## Start
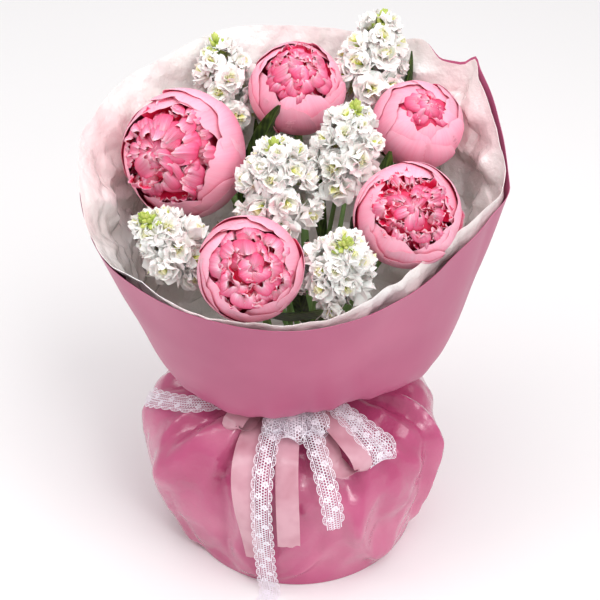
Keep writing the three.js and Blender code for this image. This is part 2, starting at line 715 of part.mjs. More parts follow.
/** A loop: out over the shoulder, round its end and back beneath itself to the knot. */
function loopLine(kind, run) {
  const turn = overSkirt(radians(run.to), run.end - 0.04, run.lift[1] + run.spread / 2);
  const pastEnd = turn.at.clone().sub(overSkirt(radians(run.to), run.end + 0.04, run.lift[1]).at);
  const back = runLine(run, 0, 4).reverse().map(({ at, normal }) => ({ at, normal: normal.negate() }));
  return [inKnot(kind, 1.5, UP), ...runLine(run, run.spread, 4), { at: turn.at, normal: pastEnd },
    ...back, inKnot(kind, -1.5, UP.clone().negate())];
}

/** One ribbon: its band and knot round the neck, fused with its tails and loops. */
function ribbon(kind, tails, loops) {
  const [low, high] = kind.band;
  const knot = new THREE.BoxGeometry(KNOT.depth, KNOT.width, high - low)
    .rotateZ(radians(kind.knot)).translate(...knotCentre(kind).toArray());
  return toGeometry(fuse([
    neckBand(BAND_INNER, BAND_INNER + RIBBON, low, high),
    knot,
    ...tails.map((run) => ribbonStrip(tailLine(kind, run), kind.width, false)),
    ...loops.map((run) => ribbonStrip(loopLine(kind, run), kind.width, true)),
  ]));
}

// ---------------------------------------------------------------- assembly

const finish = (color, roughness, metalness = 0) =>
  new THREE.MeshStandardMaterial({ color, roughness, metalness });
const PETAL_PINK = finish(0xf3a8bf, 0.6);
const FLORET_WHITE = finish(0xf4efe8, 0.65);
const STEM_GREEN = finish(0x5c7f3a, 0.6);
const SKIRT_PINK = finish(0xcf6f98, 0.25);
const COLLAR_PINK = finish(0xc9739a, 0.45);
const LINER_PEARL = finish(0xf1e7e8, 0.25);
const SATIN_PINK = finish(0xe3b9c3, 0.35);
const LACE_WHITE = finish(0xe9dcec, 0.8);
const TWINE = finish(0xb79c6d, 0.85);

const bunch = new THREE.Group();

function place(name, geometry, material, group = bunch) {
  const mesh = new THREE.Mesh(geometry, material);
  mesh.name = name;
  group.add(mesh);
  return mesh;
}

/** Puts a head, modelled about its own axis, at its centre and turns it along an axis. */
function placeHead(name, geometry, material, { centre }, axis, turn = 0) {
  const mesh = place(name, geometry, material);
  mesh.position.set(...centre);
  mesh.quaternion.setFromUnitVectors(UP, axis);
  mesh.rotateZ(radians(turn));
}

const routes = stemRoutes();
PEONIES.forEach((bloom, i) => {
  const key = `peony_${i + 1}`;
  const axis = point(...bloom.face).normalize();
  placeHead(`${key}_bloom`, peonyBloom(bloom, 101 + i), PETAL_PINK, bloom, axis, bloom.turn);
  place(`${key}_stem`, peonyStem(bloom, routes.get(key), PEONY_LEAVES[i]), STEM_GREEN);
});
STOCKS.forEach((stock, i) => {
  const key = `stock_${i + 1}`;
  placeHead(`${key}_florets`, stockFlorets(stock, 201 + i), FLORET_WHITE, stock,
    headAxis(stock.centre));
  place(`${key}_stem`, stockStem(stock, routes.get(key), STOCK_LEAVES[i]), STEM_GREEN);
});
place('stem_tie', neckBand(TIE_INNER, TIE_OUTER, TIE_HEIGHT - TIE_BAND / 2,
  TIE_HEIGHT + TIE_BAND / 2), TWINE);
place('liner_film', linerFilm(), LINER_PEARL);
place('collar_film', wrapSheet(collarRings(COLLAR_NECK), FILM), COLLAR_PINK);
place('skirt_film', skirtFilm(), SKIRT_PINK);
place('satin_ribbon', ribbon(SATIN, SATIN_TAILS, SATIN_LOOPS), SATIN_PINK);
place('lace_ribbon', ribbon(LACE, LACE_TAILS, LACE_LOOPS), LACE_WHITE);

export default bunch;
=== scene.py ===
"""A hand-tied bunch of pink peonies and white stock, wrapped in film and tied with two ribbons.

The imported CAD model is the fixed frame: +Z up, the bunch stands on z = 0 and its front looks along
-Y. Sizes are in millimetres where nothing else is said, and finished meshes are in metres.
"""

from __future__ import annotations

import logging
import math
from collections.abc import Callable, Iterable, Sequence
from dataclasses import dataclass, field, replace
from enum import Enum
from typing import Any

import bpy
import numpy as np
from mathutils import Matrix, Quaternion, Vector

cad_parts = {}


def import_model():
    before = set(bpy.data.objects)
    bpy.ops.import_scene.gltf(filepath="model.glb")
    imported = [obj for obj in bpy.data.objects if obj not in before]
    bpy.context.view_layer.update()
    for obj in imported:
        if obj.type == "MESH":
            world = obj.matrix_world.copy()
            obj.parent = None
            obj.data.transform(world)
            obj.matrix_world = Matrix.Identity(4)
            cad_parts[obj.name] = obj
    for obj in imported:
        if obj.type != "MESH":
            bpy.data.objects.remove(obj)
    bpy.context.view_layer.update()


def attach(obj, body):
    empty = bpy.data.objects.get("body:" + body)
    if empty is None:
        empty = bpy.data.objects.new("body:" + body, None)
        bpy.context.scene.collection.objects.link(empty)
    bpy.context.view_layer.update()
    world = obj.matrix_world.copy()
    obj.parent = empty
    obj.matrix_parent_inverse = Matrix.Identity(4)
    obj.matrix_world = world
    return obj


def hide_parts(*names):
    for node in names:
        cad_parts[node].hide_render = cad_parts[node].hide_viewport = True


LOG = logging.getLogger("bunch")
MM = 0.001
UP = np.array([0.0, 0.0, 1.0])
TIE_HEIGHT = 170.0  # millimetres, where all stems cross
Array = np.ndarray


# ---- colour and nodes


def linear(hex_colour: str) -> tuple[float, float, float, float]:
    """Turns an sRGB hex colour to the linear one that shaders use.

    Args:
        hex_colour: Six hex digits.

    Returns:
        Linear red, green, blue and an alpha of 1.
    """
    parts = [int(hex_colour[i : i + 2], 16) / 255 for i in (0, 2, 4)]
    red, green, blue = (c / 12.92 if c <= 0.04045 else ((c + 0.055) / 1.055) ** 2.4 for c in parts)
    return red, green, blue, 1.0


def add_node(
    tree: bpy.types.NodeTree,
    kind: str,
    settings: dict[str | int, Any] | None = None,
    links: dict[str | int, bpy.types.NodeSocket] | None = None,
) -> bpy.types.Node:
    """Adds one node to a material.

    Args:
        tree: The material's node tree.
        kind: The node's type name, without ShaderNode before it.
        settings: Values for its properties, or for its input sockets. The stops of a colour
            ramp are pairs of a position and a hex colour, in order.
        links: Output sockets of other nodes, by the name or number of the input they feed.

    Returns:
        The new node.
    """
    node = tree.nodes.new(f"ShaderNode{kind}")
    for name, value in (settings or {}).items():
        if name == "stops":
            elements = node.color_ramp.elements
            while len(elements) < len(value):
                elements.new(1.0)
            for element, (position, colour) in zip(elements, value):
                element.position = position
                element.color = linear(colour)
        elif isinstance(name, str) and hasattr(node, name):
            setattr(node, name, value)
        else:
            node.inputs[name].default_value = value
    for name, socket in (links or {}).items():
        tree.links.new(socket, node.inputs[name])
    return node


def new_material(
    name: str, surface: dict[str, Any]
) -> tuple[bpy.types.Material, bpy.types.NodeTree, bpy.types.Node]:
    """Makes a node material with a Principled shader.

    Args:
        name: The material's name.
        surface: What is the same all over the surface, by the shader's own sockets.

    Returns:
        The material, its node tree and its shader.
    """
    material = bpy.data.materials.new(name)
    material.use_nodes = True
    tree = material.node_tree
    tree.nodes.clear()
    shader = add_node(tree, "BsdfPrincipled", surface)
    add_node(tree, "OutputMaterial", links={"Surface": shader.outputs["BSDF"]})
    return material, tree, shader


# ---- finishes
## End
- Instructions to follow: The required output is an exact reproduction of the lines starting at the one that contains "const routes = stemRoutes();" and ending at the one that contains "obj.parent = None". Both boundary lines belong to it.

- Final result:
const routes = stemRoutes();
PEONIES.forEach((bloom, i) => {
  const key = `peony_${i + 1}`;
  const axis = point(...bloom.face).normalize();
  placeHead(`${key}_bloom`, peonyBloom(bloom, 101 + i), PETAL_PINK, bloom, axis, bloom.turn);
  place(`${key}_stem`, peonyStem(bloom, routes.get(key), PEONY_LEAVES[i]), STEM_GREEN);
});
STOCKS.forEach((stock, i) => {
  const key = `stock_${i + 1}`;
  placeHead(`${key}_florets`, stockFlorets(stock, 201 + i), FLORET_WHITE, stock,
    headAxis(stock.centre));
  place(`${key}_stem`, stockStem(stock, routes.get(key), STOCK_LEAVES[i]), STEM_GREEN);
});
place('stem_tie', neckBand(TIE_INNER, TIE_OUTER, TIE_HEIGHT - TIE_BAND / 2,
  TIE_HEIGHT + TIE_BAND / 2), TWINE);
place('liner_film', linerFilm(), LINER_PEARL);
place('collar_film', wrapSheet(collarRings(COLLAR_NECK), FILM), COLLAR_PINK);
place('skirt_film', skirtFilm(), SKIRT_PINK);
place('satin_ribbon', ribbon(SATIN, SATIN_TAILS, SATIN_LOOPS), SATIN_PINK);
place('lace_ribbon', ribbon(LACE, LACE_TAILS, LACE_LOOPS), LACE_WHITE);

export default bunch;
=== scene.py ===
"""A hand-tied bunch of pink peonies and white stock, wrapped in film and tied with two ribbons.

The imported CAD model is the fixed frame: +Z up, the bunch stands on z = 0 and its front looks along
-Y. Sizes are in millimetres where nothing else is said, and finished meshes are in metres.
"""

from __future__ import annotations

import logging
import math
from collections.abc import Callable, Iterable, Sequence
from dataclasses import dataclass, field, replace
from enum import Enum
from typing import Any

import bpy
import numpy as np
from mathutils import Matrix, Quaternion, Vector

cad_parts = {}


def import_model():
    before = set(bpy.data.objects)
    bpy.ops.import_scene.gltf(filepath="model.glb")
    imported = [obj for obj in bpy.data.objects if obj not in before]
    bpy.context.view_layer.update()
    for obj in imported:
        if obj.type == "MESH":
            world = obj.matrix_world.copy()
            obj.parent = None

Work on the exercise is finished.